17Institutional Quality index refers to the simple average of the World Governance Indicators developed by Kaufmann, Kraay, and Mastruzzi, which includes measures for voice and accountability, political stability and absence of violence, government effectiveness, regulatory quality, rule of law, and control of corruption.

18The real foreign exchange rate was derived as the product of nominal foreign exchange rate (expressed in local currency unit per US dollar) and the price index ratio of the US consumer price index and domestic consumer price index.

19A test was conducted to check whether pooled regression is more appropriate. The test ran a pooled regression as specified in equation (8) and plotted the residuals. The scatter plot of the residuals across countries reveals heterogeneity among the error terms, suggesting the panel regression estimation is more appropriate.

20Both measures of equity home bias also exhibit time variation; however, it is not as large as country variation.

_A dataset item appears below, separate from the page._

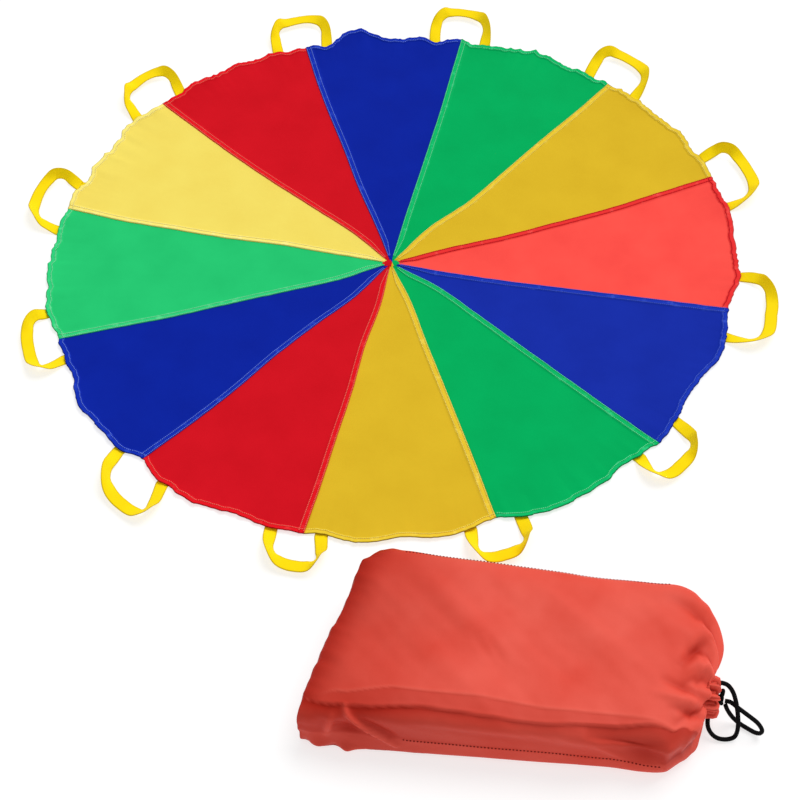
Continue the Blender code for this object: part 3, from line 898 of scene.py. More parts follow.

Hence, a one-way fixed-effects model is used.

21The p-values for Wooldridge's test for panel data serial correlation reject the null hypothesis that there is no first-order autocorrelation.

22Feasible generalized least squares is equivalent to applying OLS to transformed data with the effect of standardizing the error term and de-correlating the data with regressors.

23The Levin-Lin-Chu panel unit root test is preferred for moderate-sized panels with around 10 to 20 cross-sections and 20 to 25 observations per cross-section.

24Robust standard errors reported in and refer to the Huber-White robust variance estimator used against heteroskedasticity.

25To check the robustness of the results, the crisis years of 1997 and 2008 were jointly removed, i.e. equation (8) is re-estimated dropping 1997 and 2008 observations.

26The volatility of the real exchange rate used in the regression model involves two domestic macroeconomic risks, namely foreign exchange rate and inflation, to which Emerging Asia has been very vulnerable compared with advanced economies.